David Bradley’s long career has included appearing with John Hurt in the first and last Harry Potter films and with David Tennant in the fourth. He and Tennant also appeared together in 2005’s BBC Musical drama Blackpool. Bradley’s credits alongside Matt Smith include the The Sarah Jane Adventures story The Death of the Doctor (as the voice of an alien puppet monster buzzard thing), the Doctor Who episode Dinosaurs on a Spaceship (as the villain Solomon) and An Adventure in Space and Time, in which he starred as William Hartnell, and in which Smith made a cameo. Bradley also starred alongside Christopher Eccleston in Our Friends In The North. At the beginning of his career he also appeared in an episode of ITV drama A Family at War (1971), one of the stars of which was Patrick Troughton. He and Peter Capaldi are also both in the 1989 BBC series Shadow of the Noose, about the turn-of-the-twentieth-century barrister Sir Edward Marshall-Hall. (He might not seem like a significant historical figure to you, but this was the second series in ten years - after ITV’s Lady Killers - to dramatise some of his more famous cases.) On top of this, Bradley is also in a 2011 episode of BBC cold case drama Waking The Dead with Paul McGann, with McGann playing a senior police officer and Bradley a crooked property developer shielding a murderer. McGann and Bradley had previously shared the screen in 2007 BBC Drama True Dare Kiss and 1998 Dickens adaptation Our Mutual Friend. Phew!

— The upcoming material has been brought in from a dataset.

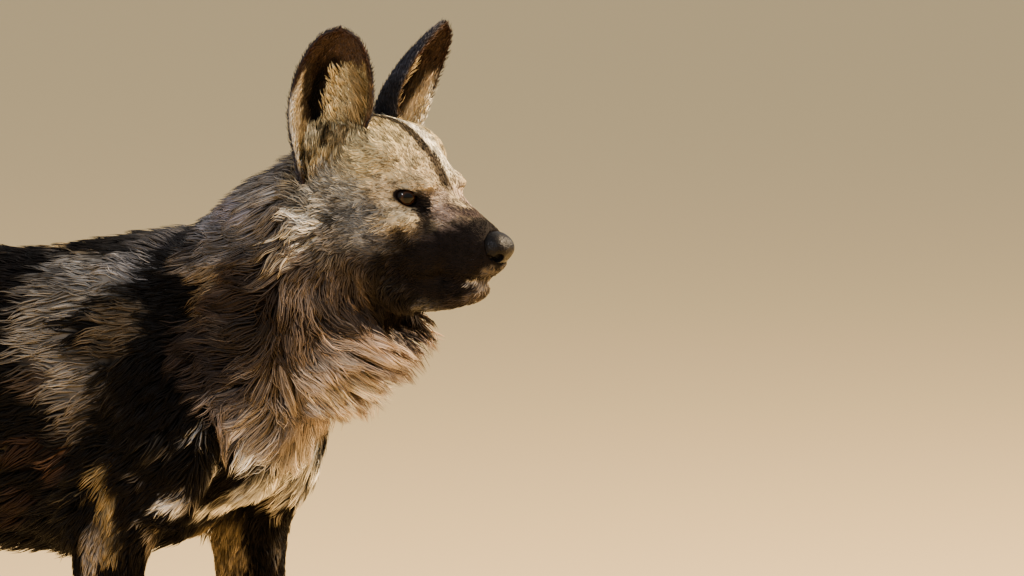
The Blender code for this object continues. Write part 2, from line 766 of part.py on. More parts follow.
def mouth_groove(tree):
    """A thin channel along the line of the mouth, sunk in the lips."""
    half = [in_head(*point) for point in MOUTH_LINE]
    far = [in_head(x, -y, z) for x, y, z in reversed(MOUTH_LINE[:-1])]
    path = []
    outs = []
    for point in [*half, *far]:
        foot, out, _, _ = tree.find_nearest(point)
        path.append(foot + out * MOUTH_RAISE)
        outs.append(out)
    rings = []
    bm = bmesh.new()
    for i, point in enumerate(path):
        tangent = (path[min(i + 1, len(path) - 1)] - path[max(i - 1, 0)]).normalized()
        out = (outs[i] - tangent * outs[i].dot(tangent)).normalized()
        high = tangent.cross(out) * MOUTH_HEIGHT
        deep = out * (MOUTH_DEPTH * (0.4 if i in (0, len(path) - 1) else 1.0))
        rings.append([bm.verts.new(point + step) for step in (deep, high * 0.8, -deep, -high * 0.8)])
    bm.faces.new(rings[0])
    bm.faces.new(rings[-1])
    for low, high in zip(rings, rings[1:]):
        for k in range(4):
            bm.faces.new((low[k], low[(k + 1) % 4], high[(k + 1) % 4], high[k]))
    bmesh.ops.triangulate(bm, faces=bm.faces)
    return object_from("mouth", bm)


def nostrils():
    """The round holes of the nose and the slits that run back from them."""
    forms = []
    for side in SIDES.values():
        turn = Matrix.Rotation(side * math.radians(28), 3, "Z")
        forms.append(blob("nostril", (0.0845, 0.0084 * side, -0.0368), (0.0068, 0.0048, 0.0050), turn, 1))
        turn = Matrix.Rotation(side * math.radians(-62), 3, "Z")
        forms.append(blob("slit", (0.0800, 0.0152 * side, -0.0380), (0.0080, 0.0042, 0.0026), turn, 1))
    return [placed_in_head(form) for form in forms]


def shape_face(head):
    """Presses the eye sockets, the hollow before each eye and the groove of the brow into the raw head."""
    for side in SIDES.values():
        aim = eye_frame(side).col[2]
        place = eye_place(side)
        for shift, radius, depth in (
            (Vector((0.004, 0.004 * side, -0.004)), 0.020, 0.0035),
            (Vector((0.020, -0.006 * side, -0.008)), 0.018, 0.0030),
        ):
            spot = in_head(*(place + aim * EYE_RADIUS + shift))
            press(head, spot, radius, head_way(aim) * -depth)
    press(head, in_head(0.004, 0, 0.018), 0.020, head_way(Vector((-0.6, 0, -0.8))) * 0.0020)
    return head


# The pieces

HEAD_CUT = ((-0.0975, 0.0, -0.035), (0.945, 0.0, 0.327))  # a point and the way ahead, in the head frame
NECK_CUT = ((0.2825, 0.0, 0.6175), (0.792, 0.0, 0.611))
TAIL_CUT = [(-0.482, 0.25), (-0.482, 0.80), (-0.80, 0.80), (-0.80, 0.25)]  # x, z
FORELEG_CUT = [(0.040, -0.10), (0.040, 0.404), (0.13, 0.490), (0.20, 0.490), (0.20, -0.10)]  # y, z
THIGH_CUT = [(-0.20, -0.10), (-0.20, 0.43), (-0.49, 0.56), (-0.62, 0.56), (-0.62, -0.10)]  # x, z
CARPUS_HEIGHT = 0.195
STIFLE_CUT = ((-0.325, 0.0, 0.400), (-0.25, 0.0, -0.97))
HOCK_HEIGHT = 0.207
ROUGH = 0.012  # flesh kept past a cut while its triangles are thinned
HEAD_TRIANGLES = 1950
BODY_TRIANGLES = 4300

COLOURS = {
    "black_coat": ((0.020, 0.018, 0.019), 0.75),
    "mottled_coat": ((0.16, 0.125, 0.095), 0.80),
    "ear_fur": ((0.070, 0.058, 0.048), 0.80),
    "white_coat": ((0.55, 0.50, 0.43), 0.80),
    "nose_leather": ((0.012, 0.012, 0.014), 0.45),
    "eye": ((0.050, 0.022, 0.008), 0.08),
}
FINISHES = {
    "head": "mottled_coat",
    "neck": "mottled_coat",
    "torso": "black_coat",
    "tail": "white_coat",
    "nose": "nose_leather",
}
PAIRED_FINISHES = {
    "ear": "ear_fur",
    "eye": "eye",
    "foreleg": "black_coat",
    "forepaw": "white_coat",
    "thigh": "black_coat",
    "shank": "mottled_coat",
    "hindpaw": "white_coat",
}


def leg_cutter(kind, sign):
    if kind == "foreleg":
        outline = [(y * sign, z) for y, z in FORELEG_CUT]
        return prism("cutter", outline, 0.10, 0.34, lambda depth, a, b: Vector((depth, a, b)))
    ends = sorted((0.012 * sign, 0.20 * sign))
    return prism("cutter", THIGH_CUT, *ends, lambda depth, a, b: Vector((a, depth, b)))


def make_legs(body):
    """Parts each leg from the body and divides it. Returns the new pieces by name."""
    pieces = {}
    for side, sign in SIDES.items():
        fore_ankle = leg_rows(FORELEG, side, LEFT_FORELEG_AHEAD, FORE_HOLD)[-1]
        hind_ankle = leg_rows(HINDLEG, side, LEFT_HINDLEG_AHEAD, HIND_HOLD)[-1]
        foreleg = cut_off(body, f"foreleg_{side}", leg_cutter("foreleg", sign))
        thigh = cut_off(body, f"thigh_{side}", leg_cutter("thigh", sign))
        forepaw = parted(foreleg, f"forepaw_{side}", (0, 0, CARPUS_HEIGHT), (0, 0, -1))
        shank = parted(thigh, f"shank_{side}", *STIFLE_CUT)
        hindpaw = parted(shank, f"hindpaw_{side}", (0, 0, HOCK_HEIGHT), (0, 0, -1))
        for paw, ankle in ((forepaw, fore_ankle), (hindpaw, hind_ankle)):
            boolean(paw, "UNION", *[claw("claw", ankle, ahead, across) for ahead, across in CLAWS])
            largest_shell(paw)
        for piece in (foreleg, forepaw, thigh, shank, hindpaw):
            pieces[piece.name] = piece
    return pieces


def make_face(head):
    """Lids, mouth and the seat of the nose on the head. Returns the eyes and the nose."""
    signs = list(SIDES.values())
    groove = mouth_groove(tree_of(head))
    turn = Matrix.Rotation(LID_TURN, 3, "X")
    lids = [eyeball("lids", sign, EYE_RADIUS + LID, turn) for sign in signs]
    boolean(head, "UNION", *lids, solver="MANIFOLD")
    nose = placed_in_head(loft("nose", NOSE, steps=1, sides=16, boxy=2.4))
    cutters = [groove, swollen(nose, GAP)]
    for sign in signs:
        cutters += [lid_opening(sign), eyeball("socket", sign, EYE_RADIUS + GAP)]
    for cutter in cutters:
        boolean(head, "DIFFERENCE", cutter, solver="MANIFOLD")
    largest_shell(head)
    boolean(nose, "DIFFERENCE", *nostrils())
    largest_shell(nose)
    eyes = [eyeball(f"eye_{side}", sign, EYE_RADIUS) for side, sign in SIDES.items()]
    return [nose, *eyes]


def make_dog():
    flesh = fused("flesh", body_forms() + head_forms(), VOXEL, 8)
    point, ahead = in_head(*HEAD_CUT[0]), head_way(Vector(HEAD_CUT[1]).normalized())
    head = copied(flesh, "head")
    decimated(shape_face(sliced(head, point - ahead * ROUGH, ahead)), HEAD_TRIANGLES)
    sliced(head, point + ahead * (GAP / 2), ahead)
    body = decimated(sliced(flesh, point + ahead * ROUGH, -ahead), BODY_TRIANGLES)
    sliced(body, point - ahead * (GAP / 2), -ahead)
    sliced(body, (0, 0, 0), (0, 0, 1))
    ears = [ear_shell(f"ear_{side}", sign) for side, sign in SIDES.items()]
    neck = parted(body, "neck", *NECK_CUT)
    for ear in ears:
        boolean(ear, "DIFFERENCE", swollen(head, GAP), swollen(neck, GAP), solver="MANIFOLD")
        largest_shell(ear)
    tail = cut_off(body, "tail", prism("cutter", TAIL_CUT, -0.045, 0.045, lambda depth, a, b: Vector((a, depth, b))))
    pieces = make_legs(body)
    torso = largest_shell(body)
    torso.name = "torso"
    boolean(neck, "UNION", *neck_locks(tree_of(neck, torso, head)), solver="MANIFOLD")
    for near in (torso, head, *ears):
        boolean(neck, "DIFFERENCE", swollen(near, GAP), solver="MANIFOLD")
    largest_shell(neck)
    boolean(tail, "UNION", *tail_locks(tree_of(tail)), solver="MANIFOLD")
    boolean(tail, "DIFFERENCE", swollen(torso, GAP), solver="MANIFOLD")
    largest_shell(tail)
    for piece in (head, *make_face(head), *ears, neck, tail, torso):
        pieces[piece.name] = piece
    return pieces


def finish(pieces):
    """Gives every piece its material and smooth shading across its soft edges."""
    made = {name: material(name, *values) for name, values in COLOURS.items()}
    for name, piece in pieces.items():
        slot = FINISHES.get(name) or PAIRED_FINISHES[name.rsplit("_", 1)[0]]
        piece.data.materials.clear()
        piece.data.materials.append(made[slot])
        piece.data.shade_smooth()
        piece.data.set_sharp_from_angle(angle=math.radians(50))


def clear_scene():
    for old in list(bpy.data.objects):
        bpy.data.objects.remove(old, do_unlink=True)


clear_scene()
finish(make_dog())
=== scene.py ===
"""African wild dog, standing and looking ahead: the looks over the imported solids.

Metres, +X ahead, +Y to the dog's left, +Z up, the floor at zero. One skin stands for the solids of the flesh.
It is lofted, fused and smoothed from the same named sizes, and lies under them by the depth of the coat.
The coat is solid tufts that follow the lie of the hair. Skin and tufts are coloured by the same markings.
"""

import json
import math

import bmesh
import bpy
import numpy as np
from mathutils import Matrix, Vector
from mathutils.bvhtree import BVHTree
from mathutils.kdtree import KDTree

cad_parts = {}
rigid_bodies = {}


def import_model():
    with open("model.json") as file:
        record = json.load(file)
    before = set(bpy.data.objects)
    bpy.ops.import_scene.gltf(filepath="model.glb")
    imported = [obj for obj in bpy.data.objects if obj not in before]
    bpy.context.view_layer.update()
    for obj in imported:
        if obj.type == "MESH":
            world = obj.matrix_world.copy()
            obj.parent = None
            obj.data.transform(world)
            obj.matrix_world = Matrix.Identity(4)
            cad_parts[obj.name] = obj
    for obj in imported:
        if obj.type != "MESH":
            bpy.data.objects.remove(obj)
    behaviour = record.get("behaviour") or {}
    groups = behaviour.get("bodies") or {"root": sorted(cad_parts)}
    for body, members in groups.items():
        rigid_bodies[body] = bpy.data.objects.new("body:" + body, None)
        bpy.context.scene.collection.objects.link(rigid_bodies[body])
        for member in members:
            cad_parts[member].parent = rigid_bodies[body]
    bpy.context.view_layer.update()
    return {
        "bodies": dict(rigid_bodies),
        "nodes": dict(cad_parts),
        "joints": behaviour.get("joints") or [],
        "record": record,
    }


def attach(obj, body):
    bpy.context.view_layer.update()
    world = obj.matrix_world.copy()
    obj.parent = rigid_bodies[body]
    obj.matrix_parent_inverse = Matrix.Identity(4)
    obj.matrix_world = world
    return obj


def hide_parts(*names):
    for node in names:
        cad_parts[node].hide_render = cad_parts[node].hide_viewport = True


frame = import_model()

GAP = 0.0003  # between two pieces that touch
PALM_HEIGHT = 0.0205
PALM_AHEAD = 0.010  # from the leg's last station to the middle of the palm
PALM = (0.034, 0.027, 0.0235)  # half length, half width, half height
CLAW_HEIGHT = 0.0125
HEAD_PLACE = Vector((0.472, 0.010, 0.7466))  # the point midway between the eyes
HEAD_TURN = math.radians(3.0)  # to the dog's left
HEAD_DROP = math.radians(12.2)  # nose down
LEFT_FORELEG_AHEAD = 0.030  # the left forefoot stands this far ahead of the right one
LEFT_HINDLEG_AHEAD = -0.022
FORE_HOLD = 0.52  # above this height a leg doesn't slide
HIND_HOLD = 0.56
EYE_RADIUS = 0.0112
EYE_PLACE = Vector((-0.0085, 0.0312, -0.0040))  # left eye, head frame
EYE_AIM = Vector((0.76, 0.63, 0.10)).normalized()
EAR_ROOT = Vector((-0.091, 0.047, 0.018))  # left ear, head frame
EAR_TIP = Vector((-0.075, 0.078, 0.133))
EAR_FACES = {1: Vector((0.98, 0.19, 0.0)), -1: Vector((0.66, -0.75, 0.0))}  # the way each cup opens
EYE_SLANT = 0.25  # the outer corner sits higher
OPENING = (0.0122, 0.0068, 0.0094)  # half length, half height and half depth of the almond between the lids
LID = 0.0024
LID_TURN = 0.4  # keeps the edges of the lids off those of the eyeball
MOUTH_HEIGHT = 0.0016
MOUTH_DEPTH = 0.0036
MOUTH_RAISE = 0.0007  # the groove's widest line lies just outside the lips
TWIN = 0.000003  # points closer than this count as one

SIDES = {"left": 1, "right": -1}  # the sign of y on each side
ACROSS = Vector((0.0, 1.0, 0.0))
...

Our Mutual Friend also featured the titular The Next Doctor, David Morrissey, who had appeared with Bradley and Tennant in Blackpool. Okay, his character isn’t actually the Doctor, but at this point, let’s chuck him in. It doesn’t matter, though, as whether we include him or not Bradley has worked with more other Doctors than any Doctor, including all the twenty first century Doctors to date.
When cast Jodie Whitaker had already appeared in the film St Trinian’s 2 (2007) with David Tennant (he was the villain, she the stoned school admin) as well as Broadchurch. The casting of Jo Martin as the surprise “Fugitive Doctor” in Whittaker’s first multi Doctor story (and era highlight) Fugitive of the Judoon (2020) unexpectedly brought inside Heart to Heart (2020) in which Martin played Joy, and David Tennant was the voice of the titular Heart. Then Martin appeared with pretty much all her living predecessors and / or successors (it’s uniquely complicated in her case) in the lockdown morale booster Big Night In before a bunch of them came back for The Power of the Doctor.
This is where we came in. And now you’re here, you can tell me what I’ve missed while I have a lie down. I have a fever.
Or at least a hologram that looks like them.
Such as The Night of the Doctor (2013) or Tales of the TARDIS (2023).
In the Doctor Who Appreciation Society’s Celestial Toyroom Annual 2023 Colin recalled The Two Doctors as being the first and only time he worked with Patrick Troughton; although they first met at Troughton’s son David’s wedding in the early 1970s. So presumably they didn’t share any scenes / days.